With language, as with everything else,there is no steadfast rule as far as a Middle Eastern audience is concerned. Taking Facebook usage as an example, 91% of Lebanon’s Facebook users opt for the English interface, while 67% of Palestinian and 60% of Saudi Arabian Facebook users prefer Arabic. Other countries such as Egypt, Jordan, Libya and Iraq are evenly split between the Arabic and English interface.

These statistics alone are representative of the fact that there is no one easy or convenient label for the Middle Eastern Internet user, and anyone who attempts to stamp, seal and deliver the entire region’s online community under one banner, will be hard pressed to find evidence that backs that argument.

Yes, the Middle East needs sites like and Ikbis where users can find almost exclusively Arabic content, but does the Middle East need to be told what content not to access? I have my doubts.
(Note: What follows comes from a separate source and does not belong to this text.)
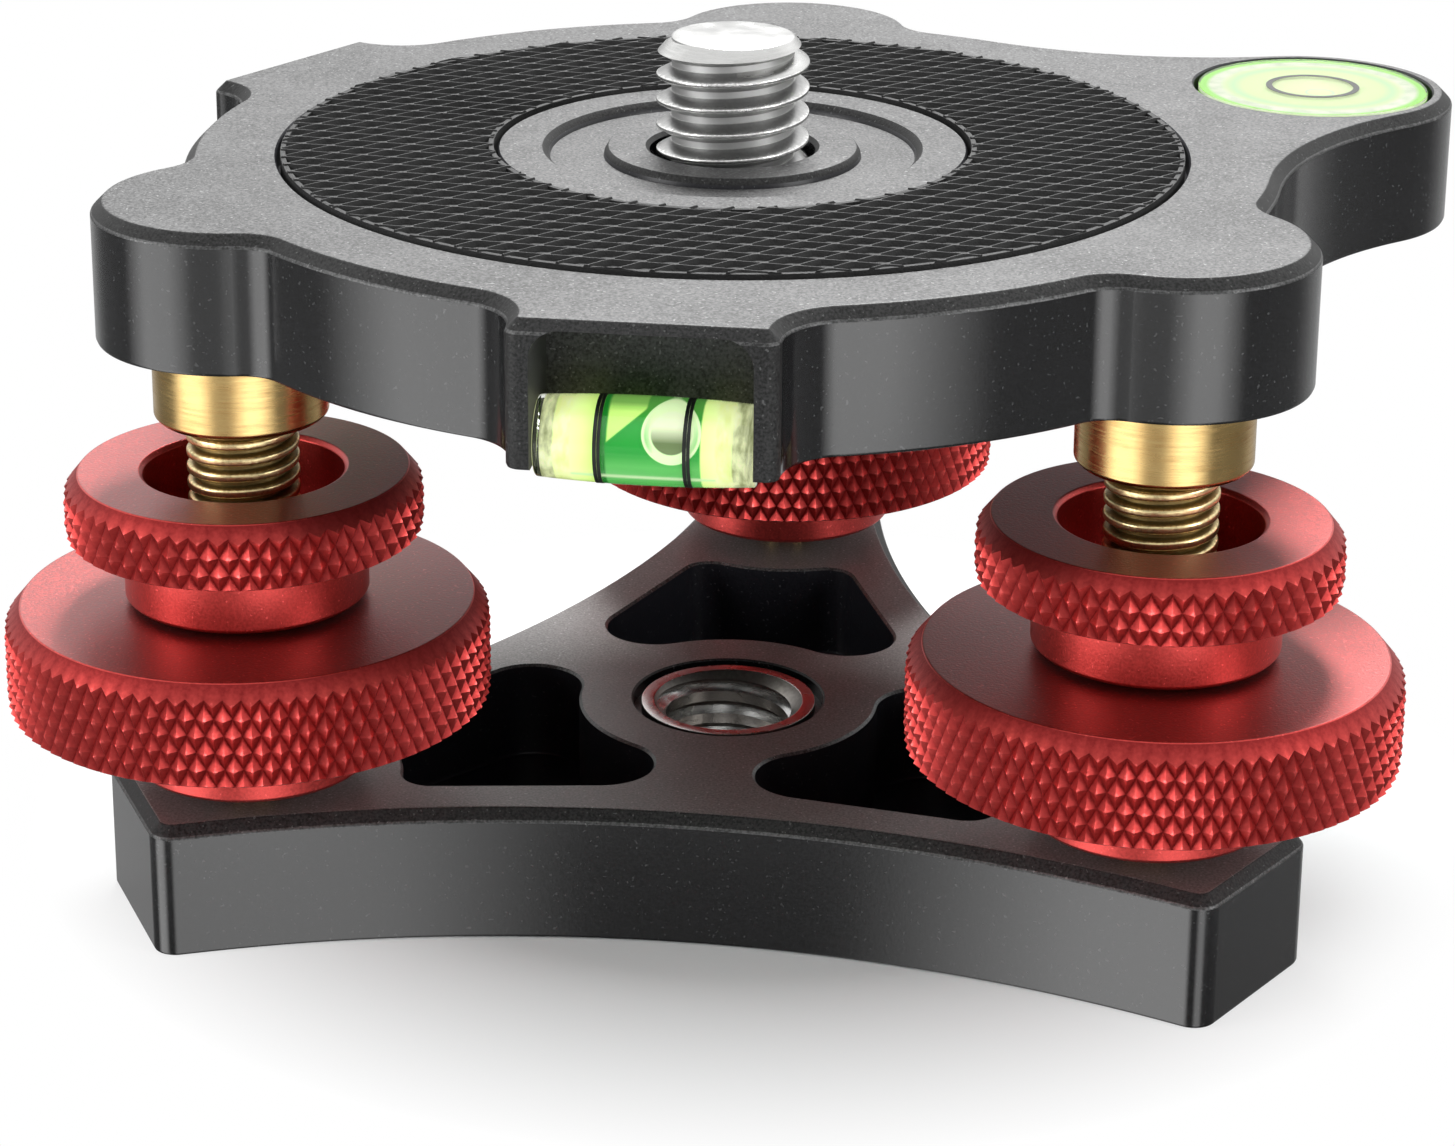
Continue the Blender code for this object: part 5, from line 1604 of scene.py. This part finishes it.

Middle Eastern governments, as well as worldwide software companies, are hard at work in their attempt to censor and limit access to the Internet in the Middle East. In the process, perfectly innocent content is blocked, and the fundamentals of human rights are abused, since Internet access was declared a basic human right. It is a sad reality when bloggers or programmers take it upon themselves to actively participate with self-censorship.

The sites and online services that emerge from the region aim to offer an all encompassing experience and there is an amazing opportunity to give audiences the best of both worlds. The thought that Arabs are not ready for an unrestricted online experience does not give programmers or end users the credit that they deserve. And when approaching a scene with so much potential and space for development, there is something to be said for doing so in the spirit of openness and freedom making its way through the Middle East.